Sure, you could dismiss Gremlins as not being a real horror movie because it's more of a comedy, or because it's more fantasy, or just because you don't like it, but there's a reason why it caused the MPAA to change their standards and practices. The story of a bunch of little monsters aiming to cause as much trouble as they could might not be scary, but when our heroes begin to exterminate the threats, things get gruesome, with the titular monsters getting stabbed, microwaved, and melted. Gremlins might not strike fear in the hearts of its viewers, but it's definitely a seminal seasonal horror flick.
There's no shortage of horror films featuring killers clad in Santa suits (like you'll see in another film on this list), but Don't Open Till Christmas takes a slightly different approach. People dressed in Santa suits are getting killed all around London without much information on a killer's motive. With it being the holidays, you can't really ask everyone in an entire city to stop dressing like Santa, so the bodies keep piling up. Even though the ultimate justification for the murders isn't super inventive, the final scene has a wild twist that you don't really see coming.
In Silent Night, Deadly Night, a young boy's parents are killed by someone dressed as Santa, something that scars him for the rest of his life. When he grows up and leaves his orphanage, he witnesses another person dressed as Santa assaulting a co-worker, causing the boy to snap and punish anyone he deems "naughty" while wearing a Santa outfit. The reason the film's sequel is recommended is because almost half of SNDN2's running time is comprised of footage from the original, with a few new scenes added in. In fact, so much footage from the first film is used that the closing credits run roughly ten minutes, as it had to include the cast and crew from the first film. With SNDN2, you get two movies for the price of one!
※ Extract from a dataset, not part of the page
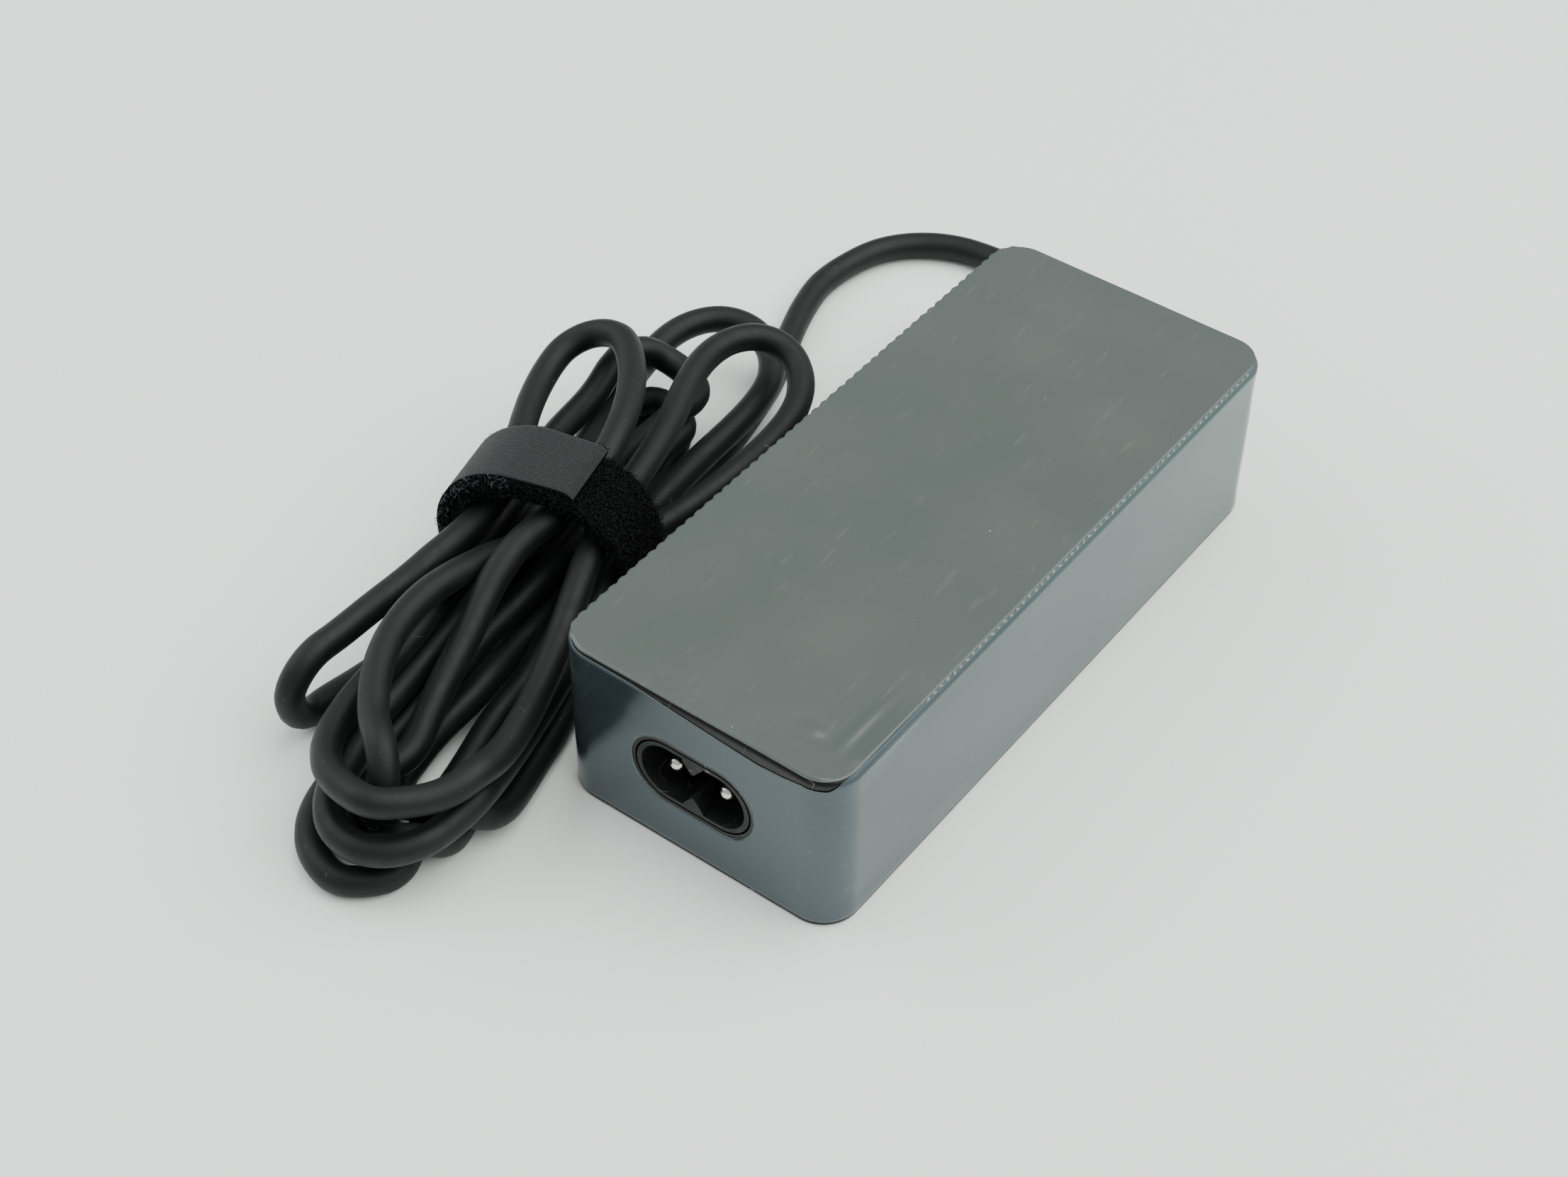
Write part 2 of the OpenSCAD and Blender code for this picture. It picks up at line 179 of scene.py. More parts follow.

If any of the previous films sounded a little too far-fetched, then strap in, because Elves is one hell of a ride. In a nutshell, a former German scientist has committed incest in hopes of his daughter breeding with an ancient race of elves that he aims to summon in hopes of creating an unstoppable Aryan race like the Nazis first attended, and it's up to Grizzly Adams, Dan Haggerty himself, to stop him. It's truly a movie that must be seen to be believed, and you'll never look at elves the same way again (because you'll be happy that every elf in every other film looks more convincing than the one elf in this movie).
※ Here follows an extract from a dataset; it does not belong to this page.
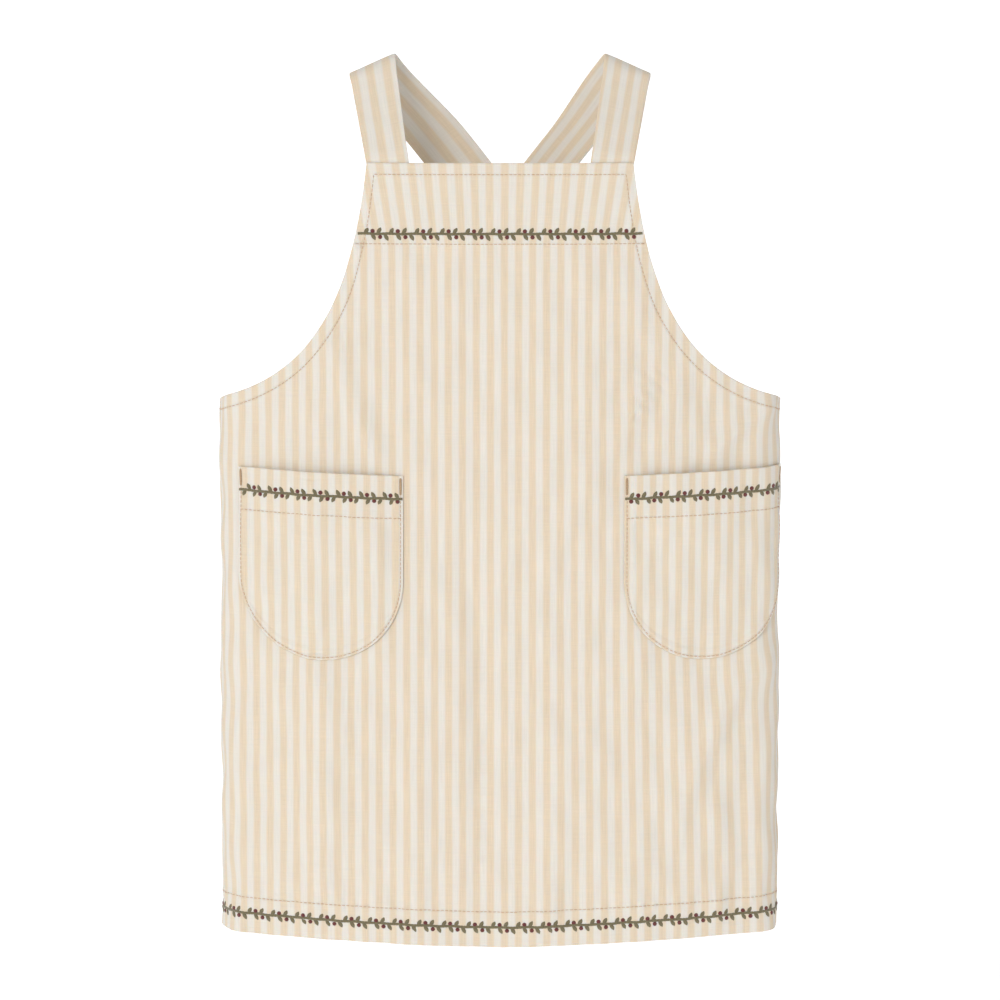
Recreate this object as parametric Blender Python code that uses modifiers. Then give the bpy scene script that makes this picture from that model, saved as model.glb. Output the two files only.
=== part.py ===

This remake of the 1974 horror classic takes the structure of the original, a killer returning home to find sorority girls now living there that he feels compelled to killed, but gives it a different interpretation. Rather than emphasizing the tension of the original, this version of Black Christmas makes the sorority sisters pretty intolerable so you feel no sympathy when they're knocked off, generally in violent ways. The film doesn't hold a candle to the original, but as a weird and gruesome Christmas slasher, it's quite the ride.
This Scandinavian fairy tale takes some of the creepier elements of the Santa Claus legend and runs in a different direction with them. When a young boy notices footprints on his roof and sees a massive amount of reindeer mysteriously die nearby, he sets a trap to catch Santa. The boy does indeed catch an old bearded guy, but his captive doesn't offer up any explanations for who he is or how he got there. The young boy thinks this might be Santa himself, but the answer proves to be far more mysterious and much more creepy. Rare Exports really takes liberties with the concept of Santa Claus to make a unique story that ultimately answers a question about one of the holiday's oldest traditions.
Despite not being as well-known as Kris Kringle, the legend of Krampus dates back to pre-Christian times, and in 2015, Mike Dougherty gave the demonic deity its due. Similar to Gremlins, Krampus infused a hearty dose of humor into its horrors. When a boy tears up a letter intended for Santa because of how his family's treating their Christmas celebration, that letter is intercepted by Krampus, who sends evil toys, gingerbread men, and elves after the household. Although it was only just released last year, Krampus is absolutely deserving of becoming a holiday horror classic, and it offers one of the bleakest finales of any other film on this list.
Despite it only being 16 minutes and not feature-length, Jason Eisener's Treevenge shows what happens when Christmas trees finally seek retribution for being chopped down at their prime, dragged into houses for display, and being covered in embarrassing ornaments. The short is violent, bloody, and hilarious. This might not be a film for the whole family, but it's incredibly clever in how it recontextualizes the Christmas tree tradition.